The Knudsen Clinic is proud to announce that SMP will be available from mid-2017 at our Hair Clinics.
There has been a lot of publicity in recent times about a possible new treatment for hair loss (of any cause) that is called Platelet Rich Plasma (PRP). This is argued to be a “stimulation” therapy for hair loss. The theory is that the multiple skin growth factors that live inside platelets (the blood cells responsible for clotting) can be utilised to stimulate hair by “cracking open” the platelets after the patient’s own blood has been centrifuged (spun down). These growth factors are then re-injected into the scalp in areas of thinning hair.

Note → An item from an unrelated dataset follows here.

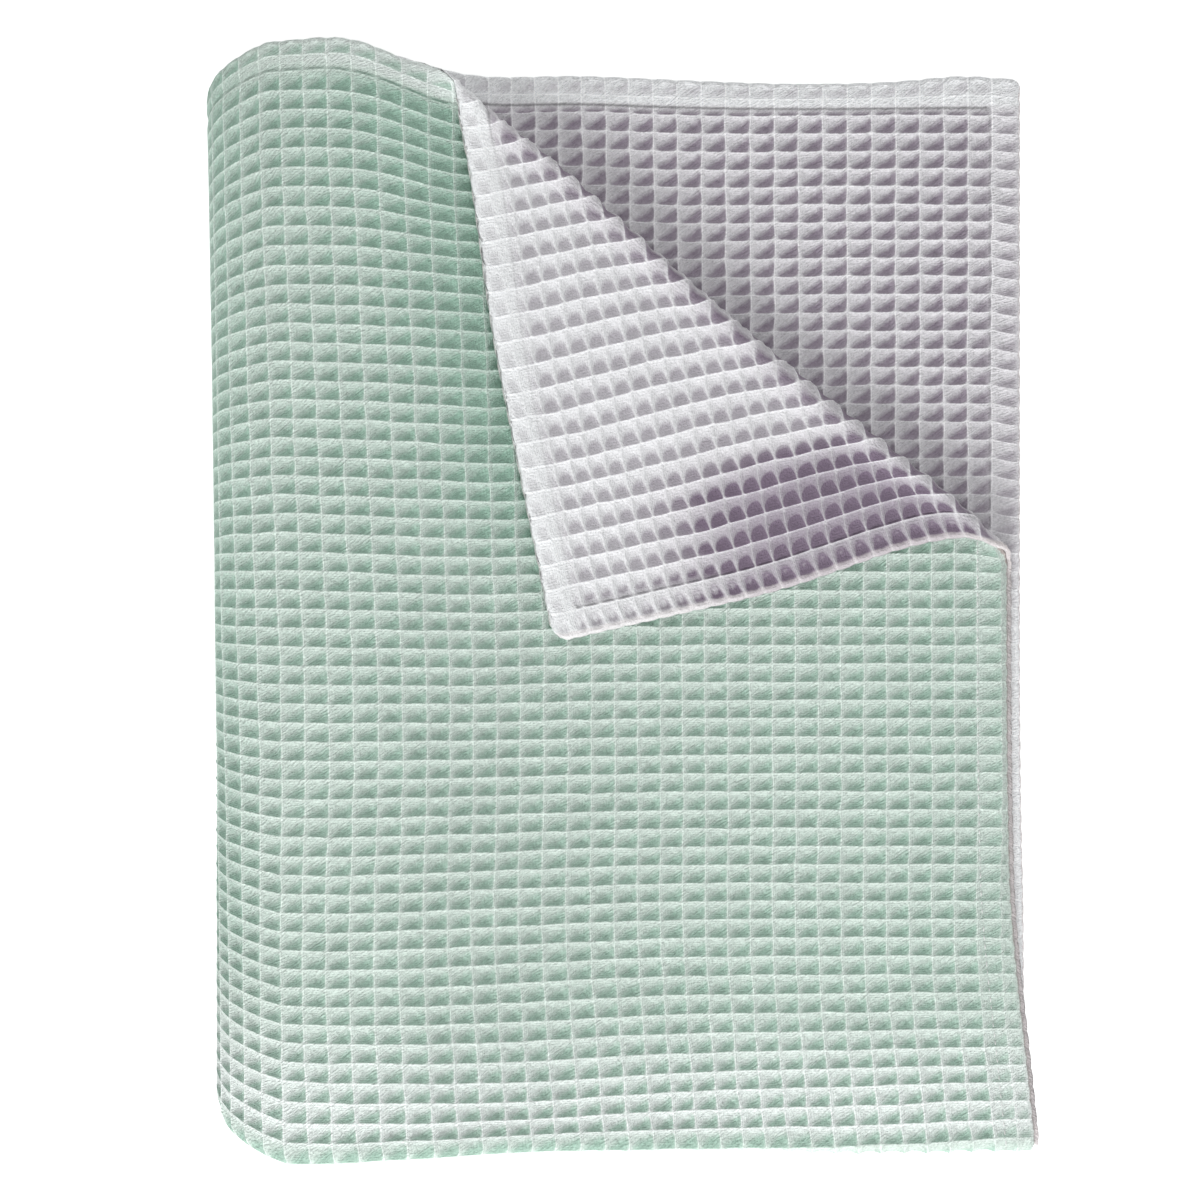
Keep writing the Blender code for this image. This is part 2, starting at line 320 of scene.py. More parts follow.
def weave_mesh(cells_across, cells_along, fine_front, fine_back):
    """Triangles of a closed sheet of cells, front and back, as lattice keys.

    A fine cell has a step lattice with a fan in its middle.  A coarse cell is
    one fan round its centre, through every perimeter point that a neighbour
    uses.  The two faces share the lattice points on the sheet's edge.
    """
    wide, high = cells_across * STEPS + 1, cells_along * STEPS + 1
    column, row = np.meshgrid(np.arange(cells_across), np.arange(cells_along), indexing="ij")
    first_column, first_row = column.ravel() * STEPS, row.ravel() * STEPS
    step = np.arange(STEPS)
    rim_column = np.concatenate((step, np.full(STEPS, STEPS), STEPS - step, np.zeros(STEPS, int)))
    rim_row = np.roll(rim_column, STEPS)
    square = ((0, 0), (1, 0), (1, 1), (0, 1))

    def key(columns, rows, face):
        at_edge = (columns == 0) | (columns == wide - 1) | (rows == 0) | (rows == high - 1)
        return (columns * high + rows) + np.where(at_edge, 0, face * wide * high)

    # Step lattices: two triangles to a square, split towards the cell's middle
    step_column, step_row = np.meshgrid(step, step, indexing="ij")
    around = (step_column != MIDDLE_STEP) | (step_row != MIDDLE_STEP)
    step_column, step_row = step_column[around], step_row[around]
    faces = []
    for face, fine in ((0, fine_front.ravel()), (1, fine_back.ravel())):
        column = first_column[fine][:, None] + step_column
        row = first_row[fine][:, None] + step_row
        corners = np.stack([key(column + i, row + j, face) for i, j in square], axis=-1)
        to_middle = (step_column < MIDDLE_STEP) == (step_row < MIDDLE_STEP)
        to_middle = np.broadcast_to(to_middle, column.shape)
        faces.append([corners[to_middle][:, (0, 1, 2)], corners[to_middle][:, (0, 2, 3)],
                      corners[~to_middle][:, (0, 1, 3)], corners[~to_middle][:, (1, 2, 3)]])
    used = np.zeros(2 * wide * high, bool)
    for triangles in faces[0] + faces[1]:
        used[triangles.ravel()] = True
    for face in (0, 1):
        for i, j in square:
            used[key(first_column + i * STEPS, first_row + j * STEPS, face)] = True

    # Fans: in a fine cell's middle square, and over the whole of a coarse cell
    centres = 2 * wide * high
    for face, fine in ((0, fine_front.ravel()), (1, fine_back.ravel())):
        centre = centres + face * len(first_column) + np.arange(len(first_column))
        inner = np.stack([key(first_column + MIDDLE_STEP + i, first_row + MIDDLE_STEP + j, face)
                          for i, j in square], axis=1)
        faces[face].append(np.stack((np.repeat(centre[fine], 4), inner[fine].ravel(),
                                     np.roll(inner[fine], -1, axis=1).ravel()), axis=1))
        rim = key(first_column[:, None] + rim_column, first_row[:, None] + rim_row, face)
        rim, centre = rim[~fine], centre[~fine]
        on = used[rim]
        count = rim.shape[1]
        places = np.where(np.tile(on, 2), np.arange(2 * count), 2 * count)
        following = np.minimum.accumulate(places[:, ::-1], axis=1)[:, ::-1][:, 1:count + 1] % count
        after = np.take_along_axis(rim, following, axis=1)
        faces[face].append(np.stack((np.broadcast_to(centre[:, None], rim.shape)[on],
                                     rim[on], after[on]), axis=1))
    return np.concatenate(faces[0]), np.concatenate(faces[1])[:, ::-1], centres


def lattice_places(keys, centres, cells, rows):
    """Cell coordinates of the lattice keys, and which of them lie on the back.

    The keys count the lattice points of the front, then those of the back, and
    from the given key on the cells' middles, in the same order.
    """
    high = rows * STEPS + 1
    lattice = (cells * STEPS + 1) * high
    is_centre = keys >= centres
    on_back = np.where(is_centre, (keys - centres) >= cells * rows, keys >= lattice)
    spot = np.where(is_centre, (keys - centres) % (cells * rows), keys % lattice)
    lattice_spot, cell_spot = np.where(is_centre, 0, spot), np.where(is_centre, spot, 0)
    column_at, row_at = step_places(cells), step_places(rows)
    middle_column, middle_row = [(at[MIDDLE_STEP:-1:STEPS] + at[MIDDLE_STEP + 1::STEPS]) / 2
                                 for at in (column_at, row_at)]
    column = np.where(is_centre, middle_column[cell_spot // rows], column_at[lattice_spot // high])
    row = np.where(is_centre, middle_row[cell_spot % rows], row_at[lattice_spot % high])
    return column, row, on_back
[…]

The idea has been around for a while but the evidence for hair stimulation has not been strong. We do know that PRP is helpful with wound healing but it is less clear which thinning patients might benefit. One of the problems is that the technique has no stringent set of rules and different centrifuges produce different results. Current research is directed at assessing whether higher concentrations of growth factors produce a stronger stimulating effect on weakened hairs.
Another possible line of research involves combing PRP with an extracellular matrix product that acts as a scaffold to assist the effect of the growth factors. Further research is needed in this area.
At best, current evidence is inconclusive that PRP is as effective as other stimulatory products such as minoxidil or techniques such as low level laser therapy.